Went round & round about TV choice...but, knowing this will end up being secondary set in main living area next year, I went "practical" (besides, I'm a cheap bastage!!)
37" VIZIO from WM (new item) : *next year, 50" 1080p something* :dunno:
MNS XLS classics "B" stock from AV123 :* gonna do ninja BUDO to Encore upgrade*
HK AVR 240 refurb 
older Panny DVD player : *PS3 for BluRay & music storage this Xmas!*:bigsmile:
older Onkie 6 disc CD changer
Charter HDDVR
older Sony sub (hidden) 9 yrs old: *waiting on TCA SCAMP (pair)*raying::bigsmile:
JBL Balcony refurbs & "custom painted" surrounds
older Altec Lansing I/O "custom painted" rear surrounds









DIY ent center to accommodate vertical "bookshelf" center & no wall mounting of flat panel (built over summer)
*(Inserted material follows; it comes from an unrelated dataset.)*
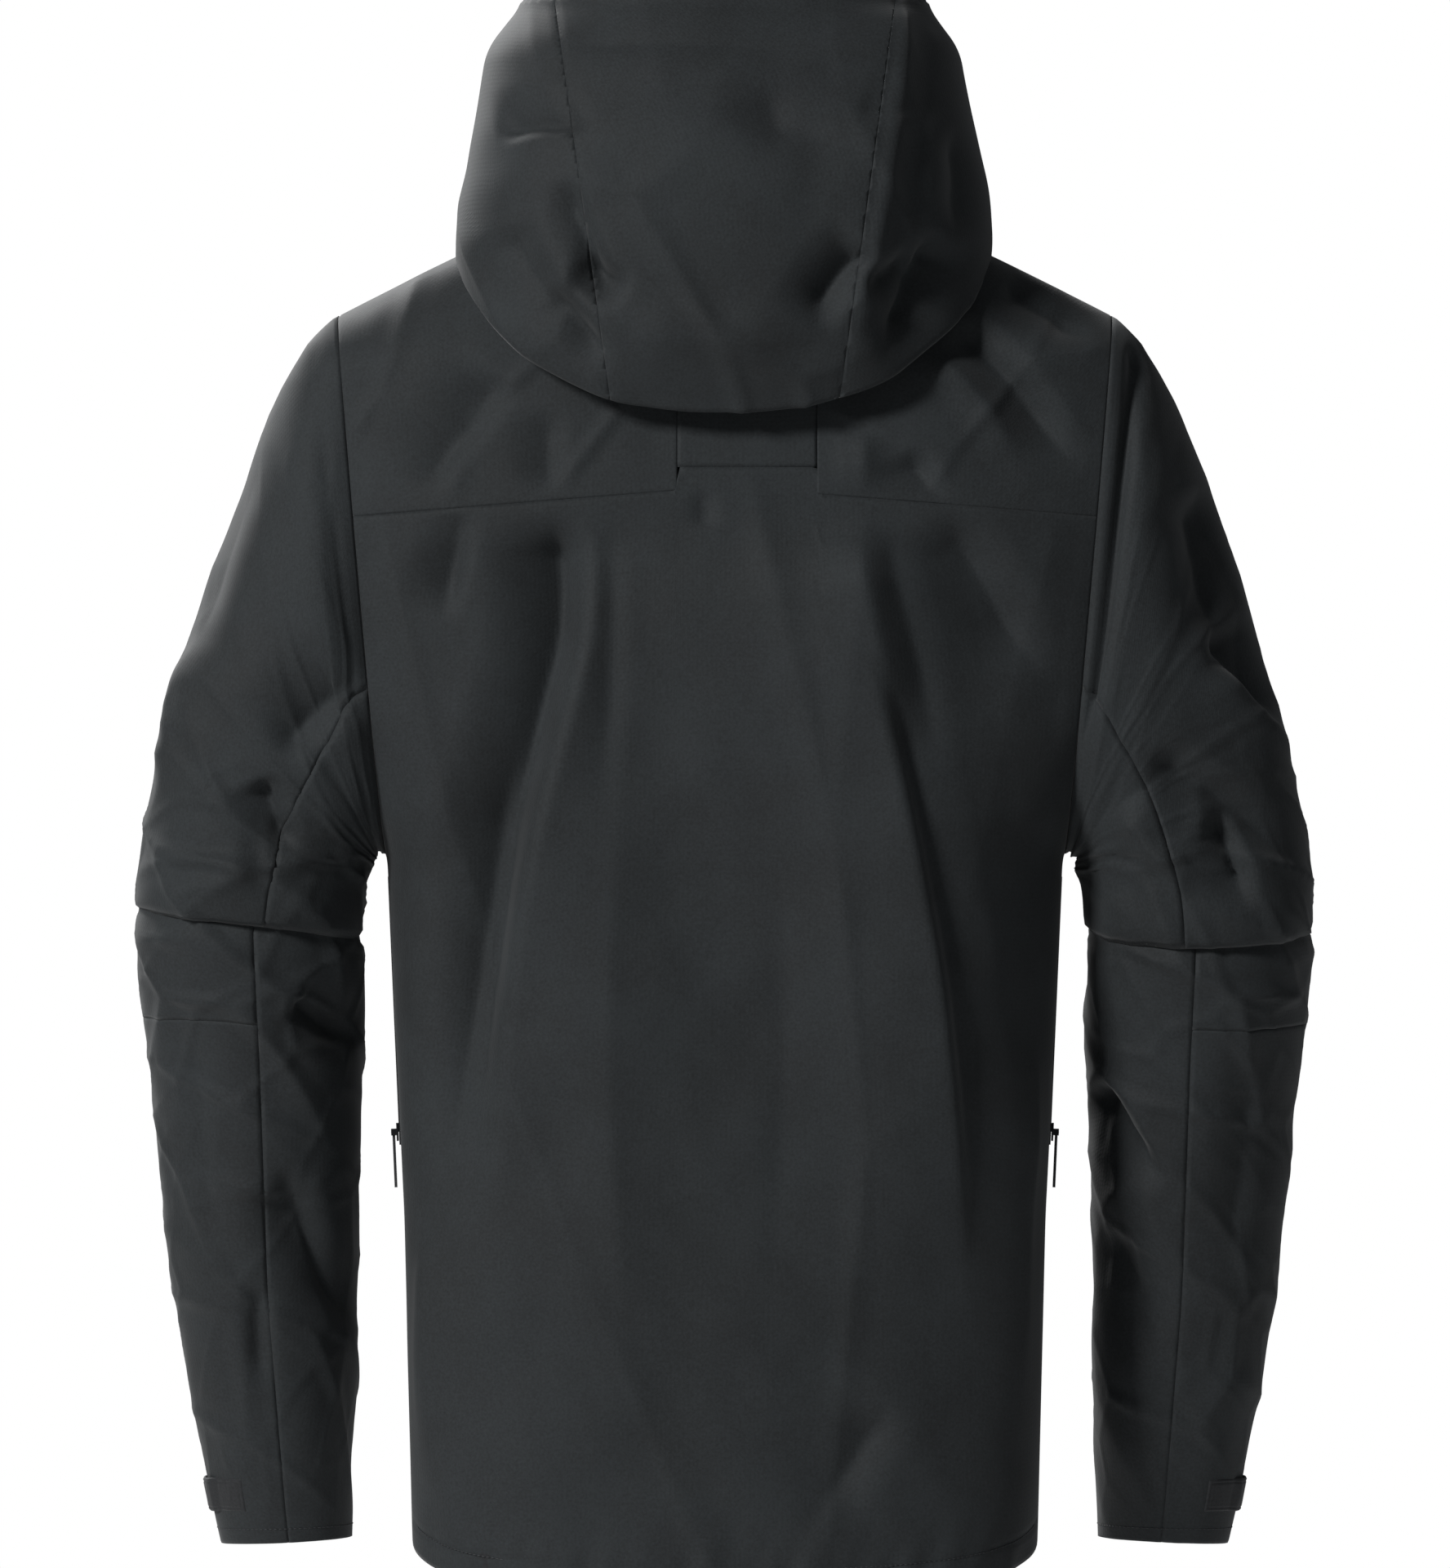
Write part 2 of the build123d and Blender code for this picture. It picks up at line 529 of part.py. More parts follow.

And, playing 'round/learning built some treatments:
























2 - 2x2x4" open back with some "mini" panels as trial....building corner "tri" trap for front corner of room.
Oh yeah, that last pic only shows 1 rear, but added the other since & shelf full of media....

This room/system fine as my first shot at HD & for this football season...but new toys always in the works!!:1eye:


----------



## thxgoon (Feb 23, 2007)

Looks nice. I like how you built your stand. Very creative!


----------



## rumonkey2 (Jul 24, 2006)

Imagine I will be round here a bit more soon as once SCAMP is available, I will likely pick up REW & BFD...
2 in this tiny 11.5x11.5x8 room gonna do some serious rumbling!!:yikes::bigsmile:


----------



## dradius (Sep 10, 2008)

You have a nice setup. I like the chairs and the DIY stuff in particular. The Auburn avatar is good too


----------



## rumonkey2 (Jul 24, 2006)

dradius said:


> You have a nice setup. I like the chairs and the DIY stuff in particular. The Auburn avatar is good too


Thanks! I'm a tightwad, so I try _anything_ DIY first...

And the AU avvy?? Kinda crazy in the AU Family today!:coocoo::yikes::shh:
WDE!! Anyway!!!


----------



## jwesenick79 (Sep 25, 2008)

nice setup, i like the stand you made. How do you like ur Vizio tv? is it lcd or plasma? i've been looking into new tv's and im leaning towards vizio, so just wondering on your thoughts about them. good job tho!


----------



## Guest (Oct 17, 2008)

I have one of Vizio's newer XVT models that I love. It's 42" and the picture is really crystal clear. I love watching sports - it's insane how clear it is. I'm not super up on all the technology but it's 1080p and it has 120hz refresh rate AND it was half the price of all the other brands that made in the same factory. It really was a great bang for my buck.


----------